Wagner’s soaring masterpiece makes its triumphant return to the Met stage after 17 years. In a sequel to his revelatory production of Parsifal, director François Girard unveils an atmospheric staging that once again weds his striking visual style and keen dramatic insight to Wagner’s breathtaking music, with Music Director Yannick Nézet-Séguin on the podium to conduct a supreme cast led by tenor Piotr Beczała in the title role of the mysterious swan knight. Sopranos Tamara Wilson and Elena Stikhina, as the virtuous duchess Elsa, falsely accused of murder, go head-to-head with soprano Christine Goerke as the cunning sorceress Ortrud, who seeks to lay her low. Bass-baritone Evgeny Nikitin is Ortrud’s power-hungry husband, Telramund, and bass Günther Groissböck is King Heinrich.

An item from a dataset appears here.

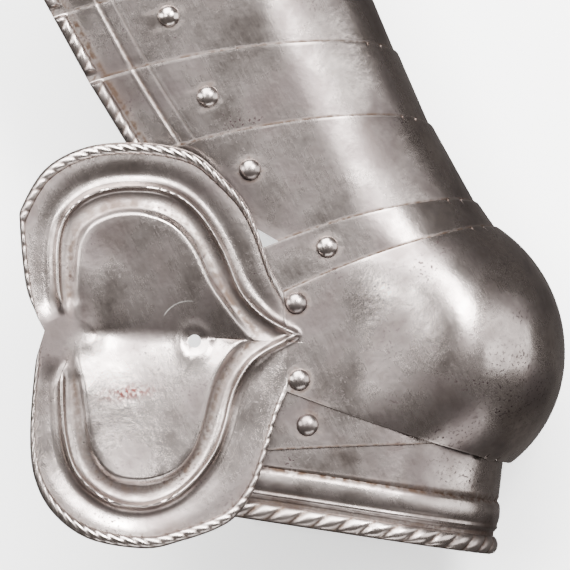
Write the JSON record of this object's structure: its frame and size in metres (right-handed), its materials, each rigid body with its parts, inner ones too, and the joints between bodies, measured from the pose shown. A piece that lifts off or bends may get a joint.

World premiere: Großherzogliches Hoftheater, Weimar, 1850 Lohengrin stands at the epicenter of Richard Wagner’s career—chronologically, thematically, and artistically. It is a Romantic-era reimagining of a persistent Medieval legend about a mystical knight who champions an oppressed maiden on the sole condition that she never ask his name, and the issues at stake range from the spiritual (the role of the divine in human lives) to the political (nation building in times of transition and migration) to the deeply personal (the centrality of mystery in erotic attraction). The wide thematic divergence within the story spurred Wagner to create a score that triumphantly covers all bases, breathtaking in its sweeping variety, yet approachable and theatrically effective.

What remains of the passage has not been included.